Mabley & Carew commissioned Sharp to create “Fountain Square Pantomime,” which hung in the store for years. The painting itself is quite dark, but when it’s seen in person, the highlights practically glow. The tableau also shows a sense of humor: The street urchins at the front of the scene taunt a policeman, and a bull terrier seems to be as enraptured with the pantomime as any of the people. 

Many members of the Cincinnati Art Club, such as L.H. Meakin, who had a studio in the same building as Sharp, as well as other prominent people, are hidden in plain sight. Also spotted is John Rettig, who created stage designs for many productions of the time, including Mabley & Carew’s pantomimes.

It was at Sharp’s studio on Fourth Street, the block where Carew Tower now stands, that he first showed “Fountain Square Pantomime.”

A social column in the Nov. 15, 1892, issue of the Enquirer described the painting as “a fine composition on a theme pregnant with interest which Sharp has been the first local artist to elaborate. Sharp’s coloring is nothing if not intense, realistic to a degree that at times is temporarily dazzling.”

Art historian Forrest Fenn wrote in his monograph that Sharp never created another tableau like “Fountain Square Pantomime.”

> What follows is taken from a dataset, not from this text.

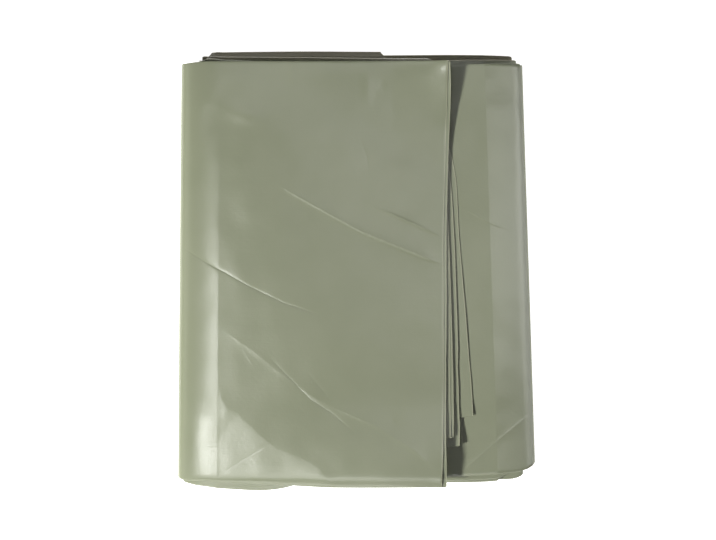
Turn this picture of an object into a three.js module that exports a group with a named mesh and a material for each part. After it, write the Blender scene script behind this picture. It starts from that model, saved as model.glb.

“I think he painted it to make a statement that said, ‘Look out world, because here I come.’ It was his most complicated painting, and he probably worked on it longer than any other,” Fenn said in an email.

The next year, Sharp made his first trip to Taos, N.M., where he created illustrations of Indian life for Harper’s Weekly. He had long been fascinated by Native Americans, and his new subject matter appealed to American society’s interest in the romance of the West. The frontier was no more; the traditional ways of the Native Americans were changing forever. And Sharp’s work changed with them.